Progressives countered that Democrats who lost had mismanaged their digital outreach or didn’t do enough door-knocking, and in a memo wrote that the lack of a compelling economic message resulted in the losses.
Waleed Shahid, spokesperson for the progressive group Justice Democrats, said House Democrats and the DCCC’s biggest mistakes this cycle were not talking more about the economy and not having an aggressive counter to take on the Republican party’s “scare tactics.”
“Republicans ran a message of ‘if so-and-so Democrat wins this election, it will destroy the fabric of our country and establish communism.’ And Democrats often responded to that kind of messaging with, ‘We’re here to fight for your health care and find common ground across the aisle,” he said.
“I don’t think the Democrats have a strong message to combat the divide-and-conquer tactics of Republicans. And I would like to see them be more forceful about that.”
Congresswoman Katie Porter, a progressive “Frontliner” who was easily reelected to her once reliably Republican Orange County seat and backed Cárdenas, said members who won re-election were the ones who focused on the issues they fought for and were available to their constituents, and she pointed to moderates who succeeded in winning their bids.
“Cindy Axne is a good example of this or Elissa Slotkin. They are very different ideologically than me, but they really ran on who they were and what they had done during their time in Congress. And they didn’t run on, ‘I’m not other guy,'” she said.
Congressman Marc Veasey of Texas, who was part of Maloney’s whip team, said while he expects House Democrats to coalesce around President-elect Joe Biden and the prospect of keeping their majority, Democrats did have a messaging problem and didn’t clearly define themselves.
“We need to make sure that whether you’re an oil and gas worker in the Rio Grande Valley or whether you are a barista in Seattle, we need to come up with very simplistic ways to communicate and speak with people so they understand what it is we stand for,” he said.
Members and strategists from across the party’s spectrum said there needs to be a look into how to change the nuts and bolts of campaigning, from investing into more grassroots support and local party work to more tailored minority community outreach.
Democrat Congresswoman Debbie Murcarsel-Powell’s South Florida seat saw one of the biggest swings towards President Trump this election, going from a 16-point Hillary Clinton win in 2016 to a 6-point win for Mr. Trump.
She tweeted that while she was able to outperform Biden by focusing on the economy and knocking on doors, a combination of targeted disinformation and lockdown-fatigue with Latinos, as well as “a national party that thinks racial identity is how we vote” led to her loss.

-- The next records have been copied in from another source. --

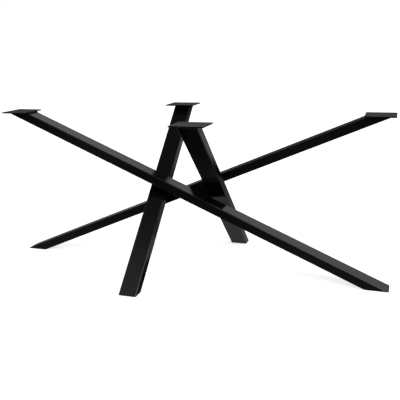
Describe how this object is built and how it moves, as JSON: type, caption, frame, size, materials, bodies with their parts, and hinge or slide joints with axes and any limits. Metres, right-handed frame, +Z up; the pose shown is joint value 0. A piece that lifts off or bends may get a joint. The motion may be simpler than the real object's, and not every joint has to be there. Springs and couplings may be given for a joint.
{
  "type": "table leg",
  "caption": "Crossed table base of flat rectangular steel tubes that lean through each other at the middle, with screw plates on top, in satin black.",
  "frame": {"origin": "on the floor, under the middle of the base where the legs cross", "axes": "+Z up; X along the table, in the plane of the two long legs; Y across the table, with the front leg's top plate at -Y"},
  "size_m": [1.7936, 0.8198, 0.72],
  "materials": {
    "powder_coat": "satin black powder coat on welded steel",
    "felt": "pressed dark grey felt"
  },
  "bodies": {
    "root": {"left_leg_tube": "powder_coat", "left_top_plate": "powder_coat", "left_plate_weld": "powder_coat", "left_foot_cap": "powder_coat", "left_foot_pad": "felt", "right_leg_tube": "powder_coat", "right_top_plate": "powder_coat", "right_plate_weld": "powder_coat", "right_foot_cap": "powder_coat", "right_foot_pad": "felt", "back_leg_tube": "powder_coat", "back_top_plate": "powder_coat", "back_plate_weld": "powder_coat", "back_foot_cap": "powder_coat", "back_foot_pad": "felt", "front_leg_tube": "powder_coat", "front_top_plate": "powder_coat", "front_plate_weld": "powder_coat", "front_foot_cap": "powder_coat", "front_foot_pad": "felt", "centre_bar": "powder_coat", "left_back_weld": "powder_coat", "right_back_weld": "powder_coat", "left_front_weld": "powder_coat", "right_front_weld": "powder_coat"}
  },
  "joints": []
}
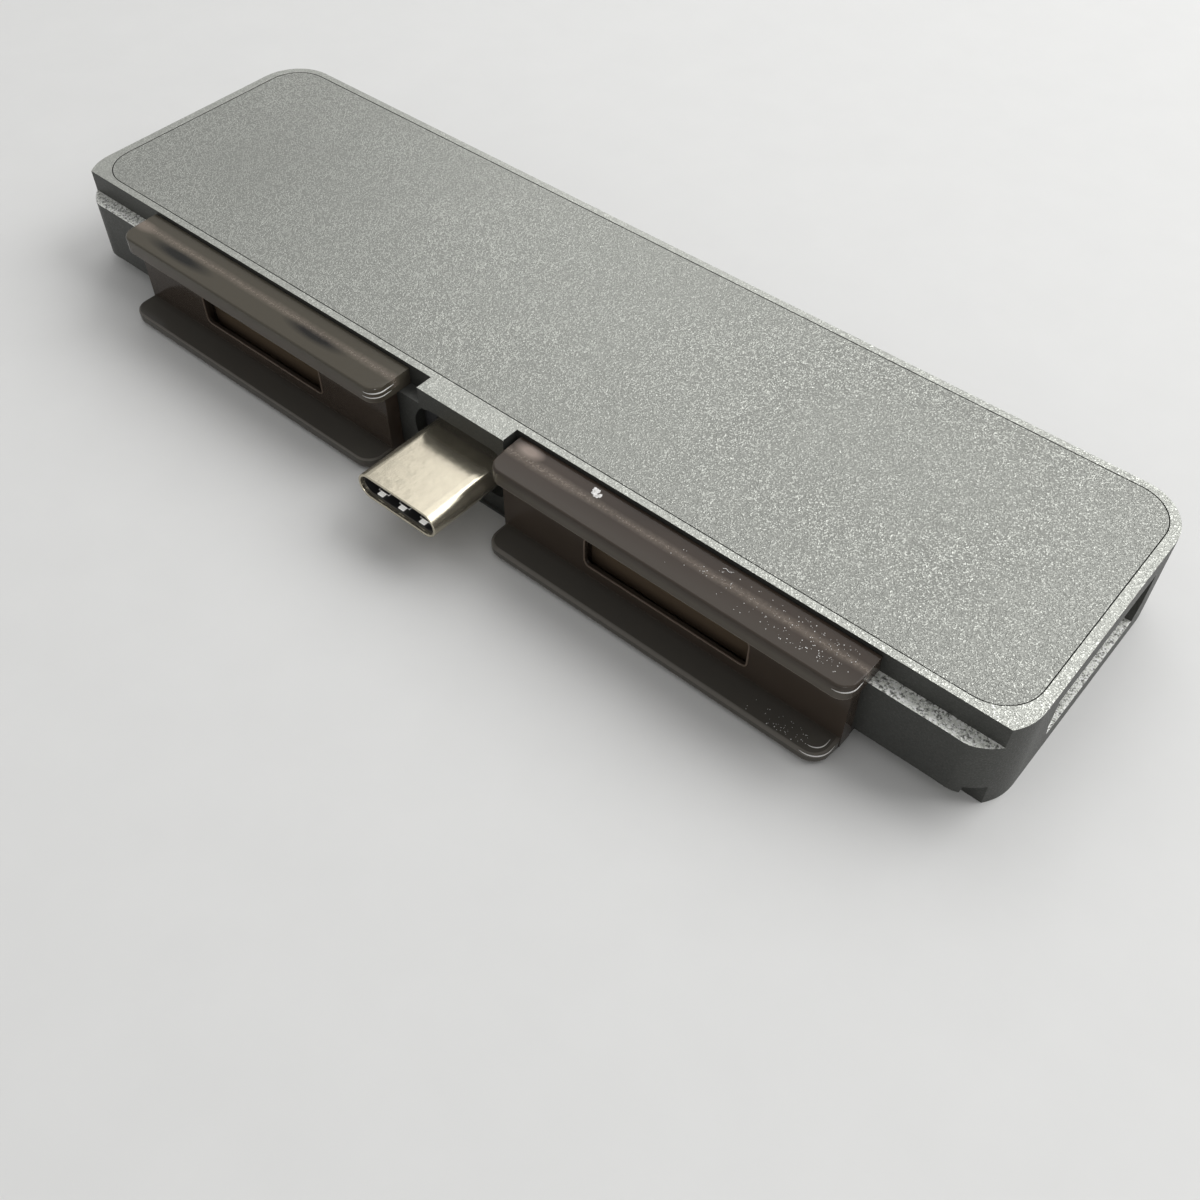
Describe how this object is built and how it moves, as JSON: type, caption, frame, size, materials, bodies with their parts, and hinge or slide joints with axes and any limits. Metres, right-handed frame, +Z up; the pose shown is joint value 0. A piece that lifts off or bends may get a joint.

Evan Weber, co-founder of the progressive youth climate group the Sunrise Movement, said while the party infrastructure is in a better place than in 2016, called for a greater focus on local party building.
“Resourcing local and state party building is really key in directing more resources to folks who are on the ground and know what is best in their districts, and less to high dollar national consultants,” he said.
Progressives will be looking to see if Maloney will reverse the DCCC’s “blacklist” rule on vendors, which prohibits vendors from working with both primary challengers and the campaign committee. Maloney has signaled he would consider changes to the rule.
The New Democrat Coalition, a group of newly elected centrist-leaning Democrats, supported Maloney for chair. They referenced his experience running in a purple district, and said his recommended changes from his “Deep Dive” into the DCCC after 2016, led to the success Democrats saw in 2018.
“He understands the history and is looking at what are going to be our strengths and what are going to be our weaknesses going into 2022,” said Veasey.
Maloney and House Democrats are heading into 2022 with a tight majority and an emboldened House Republican caucus that could have flipped the chamber altogether if not for the extensive efforts to defend incumbents.
House Democrats are also trying to buck history and retain or grow their majority during the first midterm of a president’s tenure. Since 1946, the party in control of the White House has lost House seats during midterms of a president’s first term every time except for 2002. Only three times has it resulted in Republicans flipping a chamber altogether.
But Maloney and the DCCC will also have to navigate redistricting, and won’t likely know the full map they’re running members in until after 2021. Republicans fended off Democrats looking to flip state legislature control in several key states. Democrats argue that breaking trifectas in Pennsylvania, Michigan and Wisconsin and moves to independent redistrictin commissions for some states will still put them in a better position than in 2010.
“There’s certainly uncertainty over what the actual maps will look like over the next couple of years,” said National Redistricting Foundation spokesperson Patrick Rodenbush. “I think it’s important to take into account that 2020 were not the only elections that mattered for who has a seat at the table.”